What this task involves » Check every line below for the string "caption", and copy the lines that contain it.

Records for the exercise »
________________________
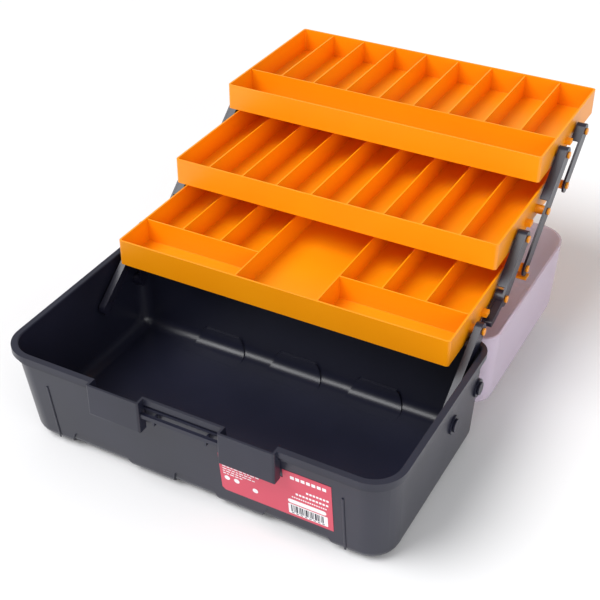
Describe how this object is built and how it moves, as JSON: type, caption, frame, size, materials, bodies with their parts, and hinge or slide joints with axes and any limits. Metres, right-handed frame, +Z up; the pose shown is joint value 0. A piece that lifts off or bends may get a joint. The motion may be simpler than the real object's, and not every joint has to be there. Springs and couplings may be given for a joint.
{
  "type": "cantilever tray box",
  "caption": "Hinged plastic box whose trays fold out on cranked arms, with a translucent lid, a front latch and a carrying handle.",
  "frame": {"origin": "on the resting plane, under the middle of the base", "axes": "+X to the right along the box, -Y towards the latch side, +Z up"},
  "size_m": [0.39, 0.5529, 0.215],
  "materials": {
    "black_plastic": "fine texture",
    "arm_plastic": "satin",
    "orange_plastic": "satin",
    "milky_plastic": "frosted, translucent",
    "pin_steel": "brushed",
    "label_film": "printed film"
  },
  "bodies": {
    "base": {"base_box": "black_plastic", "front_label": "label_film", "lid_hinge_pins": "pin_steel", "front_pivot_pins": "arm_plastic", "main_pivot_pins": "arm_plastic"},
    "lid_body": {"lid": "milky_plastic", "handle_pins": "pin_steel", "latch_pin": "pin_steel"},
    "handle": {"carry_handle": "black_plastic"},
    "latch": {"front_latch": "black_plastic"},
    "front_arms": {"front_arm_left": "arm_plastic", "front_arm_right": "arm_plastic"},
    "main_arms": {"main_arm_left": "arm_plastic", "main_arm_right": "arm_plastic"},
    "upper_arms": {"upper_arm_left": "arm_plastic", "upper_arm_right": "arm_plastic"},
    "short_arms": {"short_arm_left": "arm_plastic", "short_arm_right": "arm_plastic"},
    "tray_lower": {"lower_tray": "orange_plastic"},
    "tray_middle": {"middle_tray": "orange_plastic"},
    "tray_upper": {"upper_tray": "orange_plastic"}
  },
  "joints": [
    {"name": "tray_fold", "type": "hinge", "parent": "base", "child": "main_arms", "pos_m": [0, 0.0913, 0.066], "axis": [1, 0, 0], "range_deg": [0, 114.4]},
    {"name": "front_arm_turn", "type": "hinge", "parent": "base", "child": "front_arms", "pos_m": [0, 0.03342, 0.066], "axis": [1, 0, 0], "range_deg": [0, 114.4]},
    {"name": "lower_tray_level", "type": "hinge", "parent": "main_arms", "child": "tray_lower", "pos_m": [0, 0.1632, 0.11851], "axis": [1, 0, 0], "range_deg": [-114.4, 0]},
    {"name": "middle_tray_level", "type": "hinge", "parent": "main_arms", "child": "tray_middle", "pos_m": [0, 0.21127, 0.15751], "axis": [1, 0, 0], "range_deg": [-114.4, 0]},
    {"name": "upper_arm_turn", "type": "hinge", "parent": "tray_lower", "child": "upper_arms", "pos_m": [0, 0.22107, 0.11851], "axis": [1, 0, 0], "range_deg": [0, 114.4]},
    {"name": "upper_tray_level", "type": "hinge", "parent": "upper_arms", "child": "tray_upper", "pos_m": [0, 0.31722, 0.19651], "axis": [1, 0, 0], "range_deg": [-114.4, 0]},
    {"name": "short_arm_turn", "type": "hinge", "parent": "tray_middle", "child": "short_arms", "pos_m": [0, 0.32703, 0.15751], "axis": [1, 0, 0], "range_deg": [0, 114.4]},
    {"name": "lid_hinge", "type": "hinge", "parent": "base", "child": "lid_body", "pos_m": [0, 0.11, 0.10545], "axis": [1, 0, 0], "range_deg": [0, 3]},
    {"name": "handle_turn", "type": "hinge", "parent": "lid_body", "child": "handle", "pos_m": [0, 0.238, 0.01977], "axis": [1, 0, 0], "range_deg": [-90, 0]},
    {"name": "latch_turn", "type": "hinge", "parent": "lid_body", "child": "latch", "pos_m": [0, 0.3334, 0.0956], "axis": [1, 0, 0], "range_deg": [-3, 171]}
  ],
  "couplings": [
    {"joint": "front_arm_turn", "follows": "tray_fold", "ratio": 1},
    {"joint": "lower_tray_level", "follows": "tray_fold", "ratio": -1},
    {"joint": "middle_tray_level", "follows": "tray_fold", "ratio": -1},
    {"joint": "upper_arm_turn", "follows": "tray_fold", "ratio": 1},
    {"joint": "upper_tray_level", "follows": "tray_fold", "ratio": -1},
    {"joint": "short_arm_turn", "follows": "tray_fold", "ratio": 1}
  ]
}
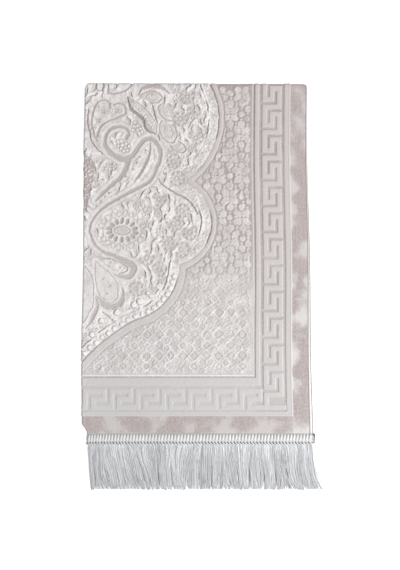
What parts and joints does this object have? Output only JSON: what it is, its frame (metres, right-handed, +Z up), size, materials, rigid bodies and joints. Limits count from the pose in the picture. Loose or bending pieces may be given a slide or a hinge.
________________________
Answer below »
Describe how this object is built and how it moves, as JSON: type, caption, frame, size, materials, bodies with their parts, and hinge or slide joints with axes and any limits. Metres, right-handed frame, +Z up; the pose shown is joint value 0. A piece that lifts off or bends may get a joint. The motion may be simpler than the real object's, and not every joint has to be there. Springs and couplings may be given for a joint.
  "caption": "Hinged plastic box whose trays fold out on cranked arms, with a translucent lid, a front latch and a carrying handle.",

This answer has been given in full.